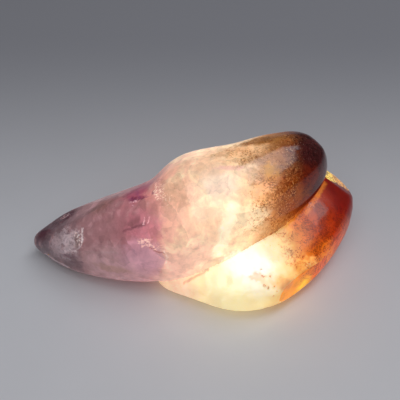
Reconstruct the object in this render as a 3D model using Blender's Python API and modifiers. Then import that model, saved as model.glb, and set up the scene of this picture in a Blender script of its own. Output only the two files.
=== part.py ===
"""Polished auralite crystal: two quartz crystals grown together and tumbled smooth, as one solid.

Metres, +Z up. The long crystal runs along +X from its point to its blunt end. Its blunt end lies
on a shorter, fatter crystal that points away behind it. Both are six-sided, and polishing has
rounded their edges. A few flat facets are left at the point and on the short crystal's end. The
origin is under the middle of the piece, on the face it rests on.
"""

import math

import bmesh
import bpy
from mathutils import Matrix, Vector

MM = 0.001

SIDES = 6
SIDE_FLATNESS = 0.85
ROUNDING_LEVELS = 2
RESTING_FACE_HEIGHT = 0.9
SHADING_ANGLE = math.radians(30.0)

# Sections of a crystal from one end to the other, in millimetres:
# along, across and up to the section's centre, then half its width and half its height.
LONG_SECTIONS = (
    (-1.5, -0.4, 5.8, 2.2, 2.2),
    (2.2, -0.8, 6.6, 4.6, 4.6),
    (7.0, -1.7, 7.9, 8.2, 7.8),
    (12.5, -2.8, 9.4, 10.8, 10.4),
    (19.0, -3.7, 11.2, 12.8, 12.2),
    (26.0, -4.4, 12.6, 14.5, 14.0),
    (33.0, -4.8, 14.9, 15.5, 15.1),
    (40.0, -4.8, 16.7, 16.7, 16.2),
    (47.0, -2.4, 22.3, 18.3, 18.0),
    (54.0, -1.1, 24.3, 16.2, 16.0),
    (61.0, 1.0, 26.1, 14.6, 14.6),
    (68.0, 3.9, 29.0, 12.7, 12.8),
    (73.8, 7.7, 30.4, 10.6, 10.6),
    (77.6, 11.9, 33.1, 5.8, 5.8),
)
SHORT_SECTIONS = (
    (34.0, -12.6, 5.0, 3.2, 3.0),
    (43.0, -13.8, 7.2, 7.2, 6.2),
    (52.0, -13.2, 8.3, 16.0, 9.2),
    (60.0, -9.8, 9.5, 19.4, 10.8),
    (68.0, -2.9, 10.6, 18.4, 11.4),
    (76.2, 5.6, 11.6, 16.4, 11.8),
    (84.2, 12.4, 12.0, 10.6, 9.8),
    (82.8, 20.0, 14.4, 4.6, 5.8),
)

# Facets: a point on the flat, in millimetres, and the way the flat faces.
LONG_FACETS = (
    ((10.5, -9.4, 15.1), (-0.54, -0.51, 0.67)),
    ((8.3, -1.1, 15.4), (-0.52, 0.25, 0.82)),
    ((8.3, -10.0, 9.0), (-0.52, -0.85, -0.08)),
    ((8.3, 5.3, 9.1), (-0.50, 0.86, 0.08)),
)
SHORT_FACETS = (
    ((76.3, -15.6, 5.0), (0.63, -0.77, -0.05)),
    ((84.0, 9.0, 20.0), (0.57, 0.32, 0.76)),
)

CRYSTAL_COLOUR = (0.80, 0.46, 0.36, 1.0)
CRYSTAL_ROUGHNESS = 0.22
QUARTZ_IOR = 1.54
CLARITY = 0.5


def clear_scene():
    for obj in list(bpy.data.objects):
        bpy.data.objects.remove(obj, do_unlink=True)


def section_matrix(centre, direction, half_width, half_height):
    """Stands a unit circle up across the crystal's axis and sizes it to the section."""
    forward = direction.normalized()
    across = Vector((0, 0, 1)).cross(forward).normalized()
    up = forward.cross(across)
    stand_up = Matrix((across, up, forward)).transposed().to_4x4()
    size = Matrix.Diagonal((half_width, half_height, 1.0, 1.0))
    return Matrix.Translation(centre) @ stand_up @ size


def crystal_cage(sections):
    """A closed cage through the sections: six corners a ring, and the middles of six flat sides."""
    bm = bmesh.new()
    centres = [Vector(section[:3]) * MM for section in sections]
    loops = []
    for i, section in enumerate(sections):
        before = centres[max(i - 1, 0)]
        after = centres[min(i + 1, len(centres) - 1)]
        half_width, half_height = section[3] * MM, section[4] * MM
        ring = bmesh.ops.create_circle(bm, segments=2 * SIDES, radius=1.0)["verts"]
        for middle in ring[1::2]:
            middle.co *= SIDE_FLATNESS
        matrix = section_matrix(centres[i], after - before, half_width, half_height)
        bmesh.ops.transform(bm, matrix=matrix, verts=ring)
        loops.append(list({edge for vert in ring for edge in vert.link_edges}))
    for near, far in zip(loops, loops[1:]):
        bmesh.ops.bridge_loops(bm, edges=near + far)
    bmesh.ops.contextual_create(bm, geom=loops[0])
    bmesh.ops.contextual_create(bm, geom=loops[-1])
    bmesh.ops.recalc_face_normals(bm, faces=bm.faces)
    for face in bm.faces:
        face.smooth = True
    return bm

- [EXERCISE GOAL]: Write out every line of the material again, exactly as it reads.

- [FINISHED TASK]:
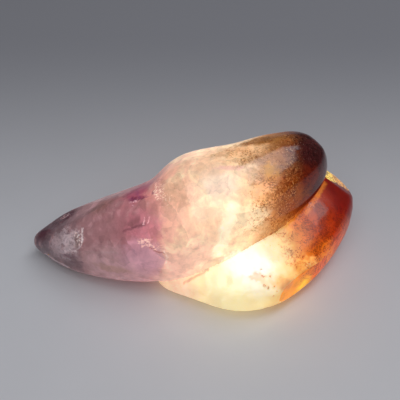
Reconstruct the object in this render as a 3D model using Blender's Python API and modifiers. Then import that model, saved as model.glb, and set up the scene of this picture in a Blender script of its own. Output only the two files.
=== part.py ===
"""Polished auralite crystal: two quartz crystals grown together and tumbled smooth, as one solid.

Metres, +Z up. The long crystal runs along +X from its point to its blunt end. Its blunt end lies
on a shorter, fatter crystal that points away behind it. Both are six-sided, and polishing has
rounded their edges. A few flat facets are left at the point and on the short crystal's end. The
origin is under the middle of the piece, on the face it rests on.
"""

import math

import bmesh
import bpy
from mathutils import Matrix, Vector

MM = 0.001

SIDES = 6
SIDE_FLATNESS = 0.85
ROUNDING_LEVELS = 2
RESTING_FACE_HEIGHT = 0.9
SHADING_ANGLE = math.radians(30.0)

# Sections of a crystal from one end to the other, in millimetres:
# along, across and up to the section's centre, then half its width and half its height.
LONG_SECTIONS = (
    (-1.5, -0.4, 5.8, 2.2, 2.2),
    (2.2, -0.8, 6.6, 4.6, 4.6),
    (7.0, -1.7, 7.9, 8.2, 7.8),
    (12.5, -2.8, 9.4, 10.8, 10.4),
    (19.0, -3.7, 11.2, 12.8, 12.2),
    (26.0, -4.4, 12.6, 14.5, 14.0),
    (33.0, -4.8, 14.9, 15.5, 15.1),
    (40.0, -4.8, 16.7, 16.7, 16.2),
    (47.0, -2.4, 22.3, 18.3, 18.0),
    (54.0, -1.1, 24.3, 16.2, 16.0),
    (61.0, 1.0, 26.1, 14.6, 14.6),
    (68.0, 3.9, 29.0, 12.7, 12.8),
    (73.8, 7.7, 30.4, 10.6, 10.6),
    (77.6, 11.9, 33.1, 5.8, 5.8),
)
SHORT_SECTIONS = (
    (34.0, -12.6, 5.0, 3.2, 3.0),
    (43.0, -13.8, 7.2, 7.2, 6.2),
    (52.0, -13.2, 8.3, 16.0, 9.2),
    (60.0, -9.8, 9.5, 19.4, 10.8),
    (68.0, -2.9, 10.6, 18.4, 11.4),
    (76.2, 5.6, 11.6, 16.4, 11.8),
    (84.2, 12.4, 12.0, 10.6, 9.8),
    (82.8, 20.0, 14.4, 4.6, 5.8),
)

# Facets: a point on the flat, in millimetres, and the way the flat faces.
LONG_FACETS = (
    ((10.5, -9.4, 15.1), (-0.54, -0.51, 0.67)),
    ((8.3, -1.1, 15.4), (-0.52, 0.25, 0.82)),
    ((8.3, -10.0, 9.0), (-0.52, -0.85, -0.08)),
    ((8.3, 5.3, 9.1), (-0.50, 0.86, 0.08)),
)
SHORT_FACETS = (
    ((76.3, -15.6, 5.0), (0.63, -0.77, -0.05)),
    ((84.0, 9.0, 20.0), (0.57, 0.32, 0.76)),
)

CRYSTAL_COLOUR = (0.80, 0.46, 0.36, 1.0)
CRYSTAL_ROUGHNESS = 0.22
QUARTZ_IOR = 1.54
CLARITY = 0.5


def clear_scene():
    for obj in list(bpy.data.objects):
        bpy.data.objects.remove(obj, do_unlink=True)


def section_matrix(centre, direction, half_width, half_height):
    """Stands a unit circle up across the crystal's axis and sizes it to the section."""
    forward = direction.normalized()
    across = Vector((0, 0, 1)).cross(forward).normalized()
    up = forward.cross(across)
    stand_up = Matrix((across, up, forward)).transposed().to_4x4()
    size = Matrix.Diagonal((half_width, half_height, 1.0, 1.0))
    return Matrix.Translation(centre) @ stand_up @ size


def crystal_cage(sections):
    """A closed cage through the sections: six corners a ring, and the middles of six flat sides."""
    bm = bmesh.new()
    centres = [Vector(section[:3]) * MM for section in sections]
    loops = []
    for i, section in enumerate(sections):
        before = centres[max(i - 1, 0)]
        after = centres[min(i + 1, len(centres) - 1)]
        half_width, half_height = section[3] * MM, section[4] * MM
        ring = bmesh.ops.create_circle(bm, segments=2 * SIDES, radius=1.0)["verts"]
        for middle in ring[1::2]:
            middle.co *= SIDE_FLATNESS
        matrix = section_matrix(centres[i], after - before, half_width, half_height)
        bmesh.ops.transform(bm, matrix=matrix, verts=ring)
        loops.append(list({edge for vert in ring for edge in vert.link_edges}))
    for near, far in zip(loops, loops[1:]):
        bmesh.ops.bridge_loops(bm, edges=near + far)
    bmesh.ops.contextual_create(bm, geom=loops[0])
    bmesh.ops.contextual_create(bm, geom=loops[-1])
    bmesh.ops.recalc_face_normals(bm, faces=bm.faces)
    for face in bm.faces:
        face.smooth = True
    return bm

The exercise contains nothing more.